Герман помолчал несколько секунд. «Он же совсем наивный, ты знаешь», — убеждал он себя. — «На таких срываться — себя не уважать!» Помогло.
— Знаешь, ты лучше спрашивай. Только пока я не вернусь, то только то, что относится к делу. Хорошо?
— Хорошо, — радостно согласился Кусто. — А шотландские воины, трусы и английские псы к делу относятся?
Герман, как раз копавшийся среди разбросанных по коридору частей насекомых в поисках обреза, удивленно моргнул.
— Это где ты такое услышал?
— Ну, как же. Ты пел «Шотландские воины носят юбки, под которыми нет трусов». И еще, что они прогонят английских псов.
— Серьезно? — удивился Герман вывертам своего подсознания. — Не важно. Это просто песня такая. Я тебе ее даже включу, если заряда хватит. Но пока к делу не относится.
Обрез нашелся шагах в десяти впереди. Рядом был навален особенно крупный вал из трупов насекомых. Подобрав двустволку Герман прицепил ее к чудом сохранившемуся ремню. Заряжать не стал — снова снимать шлем было страшно. А ну как опять набегут в самый неподходящий момент? Он, в принципе, и мечом справляется. Правда, руки очень болят несмотря на обезболивающее, особенно левая. Жвалы у муравьев очень мощные, даже через скафандр повреждения наносят. Герман только теперь увидел на стекле забрала сообщение, что у него еще и трещина в левой руке. «А хорошее обезболивающее тогда. Без него болело бы гораздо сильнее.»
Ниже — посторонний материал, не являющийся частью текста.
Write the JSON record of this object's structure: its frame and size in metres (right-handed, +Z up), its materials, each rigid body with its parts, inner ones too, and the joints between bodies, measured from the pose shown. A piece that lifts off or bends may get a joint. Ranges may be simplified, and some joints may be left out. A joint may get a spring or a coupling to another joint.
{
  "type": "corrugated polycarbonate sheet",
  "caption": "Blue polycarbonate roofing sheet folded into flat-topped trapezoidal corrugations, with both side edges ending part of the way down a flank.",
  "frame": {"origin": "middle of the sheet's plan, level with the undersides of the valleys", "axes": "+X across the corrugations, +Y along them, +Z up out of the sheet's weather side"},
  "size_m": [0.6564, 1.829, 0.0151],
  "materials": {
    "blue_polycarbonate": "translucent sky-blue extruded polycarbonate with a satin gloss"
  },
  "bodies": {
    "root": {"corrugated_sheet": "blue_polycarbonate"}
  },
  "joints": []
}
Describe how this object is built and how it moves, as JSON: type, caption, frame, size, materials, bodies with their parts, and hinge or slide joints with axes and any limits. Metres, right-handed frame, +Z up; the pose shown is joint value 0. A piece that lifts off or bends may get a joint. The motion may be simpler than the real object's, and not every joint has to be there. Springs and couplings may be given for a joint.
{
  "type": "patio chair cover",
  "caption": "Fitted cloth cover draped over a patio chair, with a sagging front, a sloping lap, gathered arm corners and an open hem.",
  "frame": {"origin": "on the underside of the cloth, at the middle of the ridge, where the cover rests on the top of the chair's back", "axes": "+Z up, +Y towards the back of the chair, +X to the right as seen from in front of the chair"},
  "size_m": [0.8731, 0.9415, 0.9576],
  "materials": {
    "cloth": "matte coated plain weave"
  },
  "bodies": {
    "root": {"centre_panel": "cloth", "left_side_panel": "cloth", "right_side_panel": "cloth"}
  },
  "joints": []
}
Герман вернулся еще на несколько шагов.
— Здесь она свернула? — спросил он, глядя на чуть отличающийся по цвету участок стены.
Ликс подтвердил.
Герман рубанул по стене мечом. Появился разрез. Он ударил еще несколько раз. Пробка оказалась надежная, и, хотя куски камня послушно отваливались, чтобы прорубиться ушло несколько минут. Зато результат порадовал — открывшийся в результате коридор вел прямо к Тиане. Так, по крайней мере, обещал Кусто.
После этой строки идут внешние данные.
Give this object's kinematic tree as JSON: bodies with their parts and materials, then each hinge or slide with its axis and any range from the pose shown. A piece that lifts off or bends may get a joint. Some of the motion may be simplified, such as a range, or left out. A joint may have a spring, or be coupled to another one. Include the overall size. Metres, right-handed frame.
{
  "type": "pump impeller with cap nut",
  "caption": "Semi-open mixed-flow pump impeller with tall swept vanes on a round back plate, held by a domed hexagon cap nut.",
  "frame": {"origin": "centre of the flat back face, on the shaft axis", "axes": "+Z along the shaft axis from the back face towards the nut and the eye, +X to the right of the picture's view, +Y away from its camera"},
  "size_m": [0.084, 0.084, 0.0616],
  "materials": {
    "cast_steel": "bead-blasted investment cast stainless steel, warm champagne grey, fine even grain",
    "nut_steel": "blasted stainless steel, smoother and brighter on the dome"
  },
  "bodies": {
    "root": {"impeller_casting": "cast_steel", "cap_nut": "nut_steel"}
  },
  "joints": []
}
Лежнев шел осторожно и не торопясь. Не хотел пропустить нападение. И не зря. В этот раз твари решили подготовить ловушку. Впереди появился одинокий муравей, и не приближаясь начал оплевывать парня. Целился в лицо, но Герман, не желая терять обзор, теперь тщательно следил за чистотой забрала и старательно уклонялся.